The detentions took place as part of an investigation based in the western province of Balıkesir, where prosecutors issued detention warrants for 61 police officers. The remaining 14 suspects could not be located, and a search is under way to apprehend them.

The police officers are accused of communicating with alleged members of the Gülen movement via payphones to avoid detection during the time they studied at the Balıkesir Police Vocational School of Higher Education.

The so-called “payphone investigations” are based on call records. The prosecutors assume that a member of the Gülen movement used the same payphone to call all his contacts consecutively. Based on that assumption, when an alleged member of the movement is found in call records, it is assumed that other numbers called right before or after that call also belong to people with Gülen links. Receiving calls from a payphone periodically is also considered a red flag.
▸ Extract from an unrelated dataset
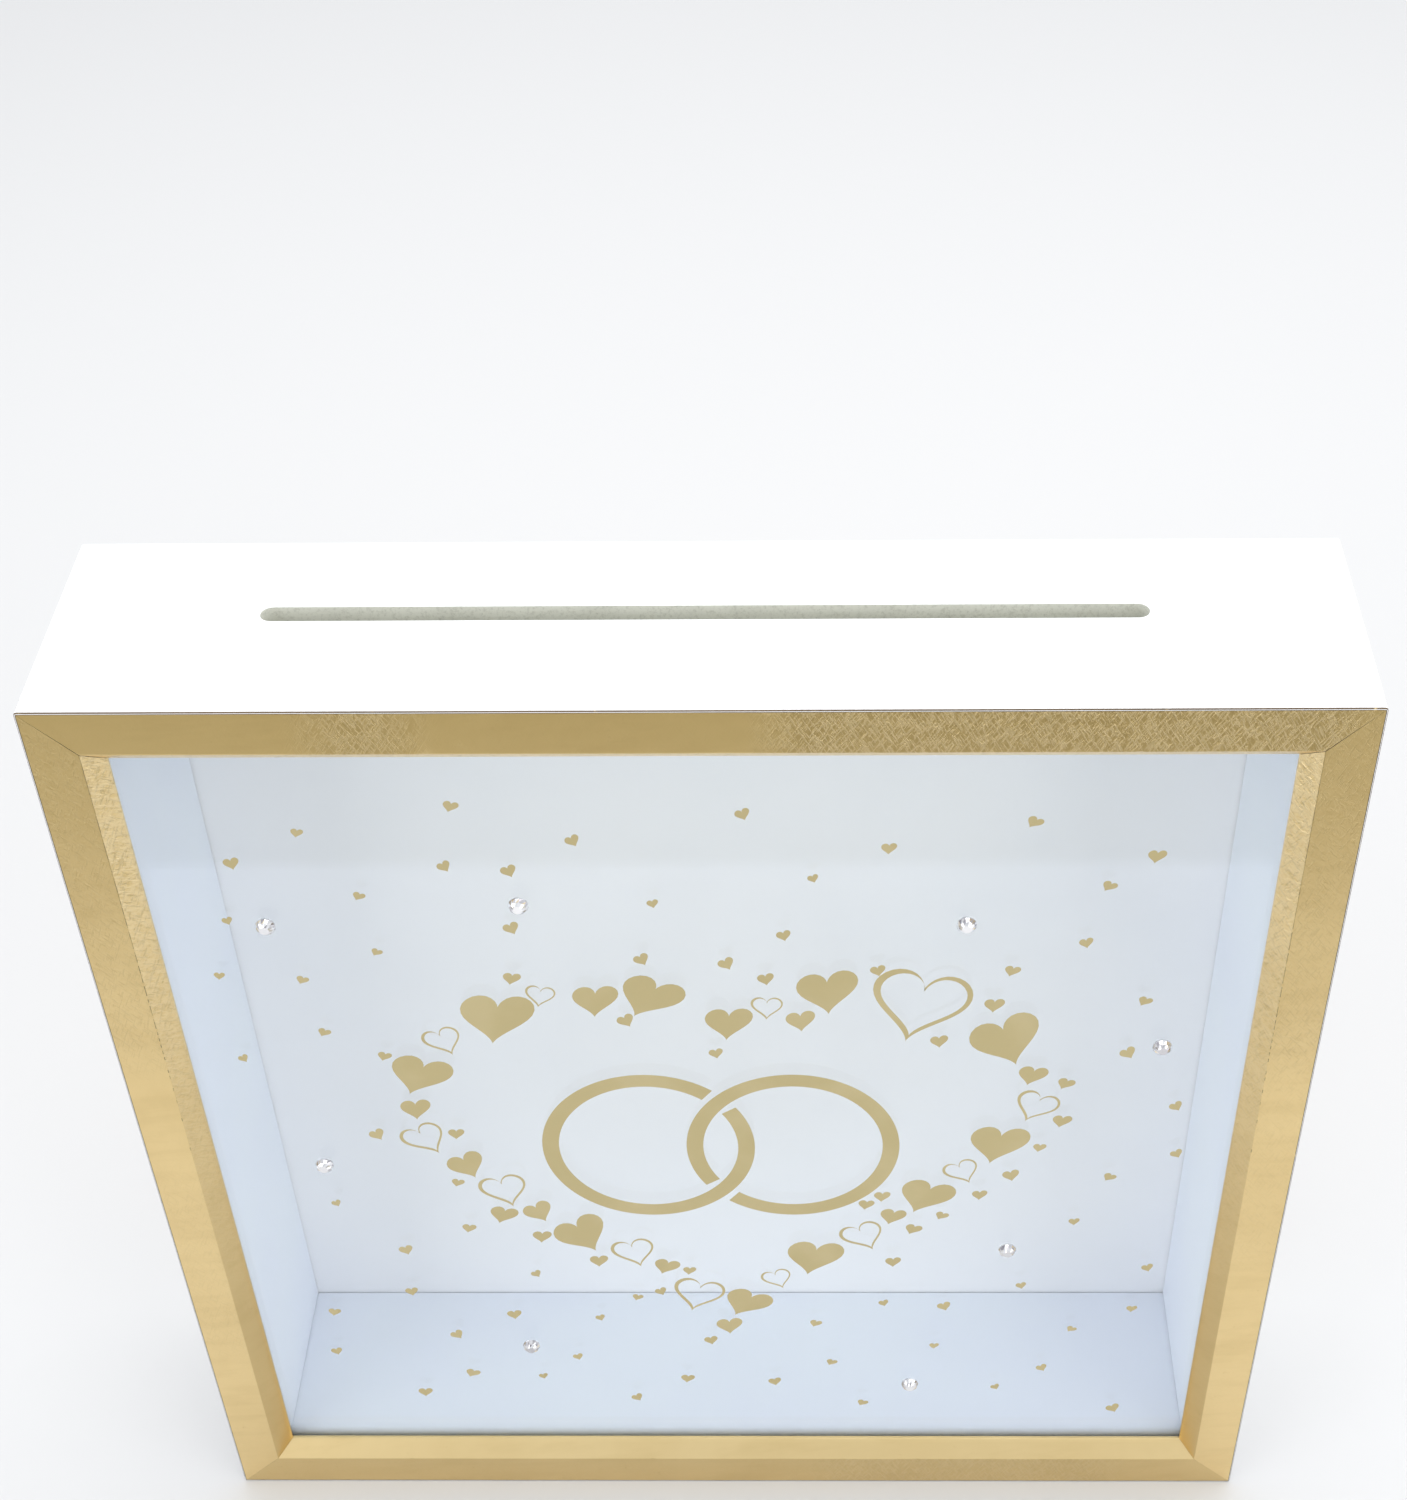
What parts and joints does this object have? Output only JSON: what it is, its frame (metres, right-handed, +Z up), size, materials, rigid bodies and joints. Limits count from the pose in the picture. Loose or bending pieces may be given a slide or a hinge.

Turkish President Recep Tayyip Erdoğan has been targeting followers of the Gülen movement, inspired by US-based Turkish Muslim cleric Fethullah Gülen, since the corruption investigations of December 17-25, 2013, which implicated then-Prime Minister Erdoğan, his family members, and his inner circle.

Dismissing the investigations as a Gülenist coup and conspiracy against his government, Erdoğan designated the movement as a terrorist organization and began to target its members. He intensified the crackdown on the movement following the abortive putsch on July 15, 2016 that he accused Gülen of masterminding. Gülen and the movement strongly deny involvement in the coup attempt or any terrorist activity.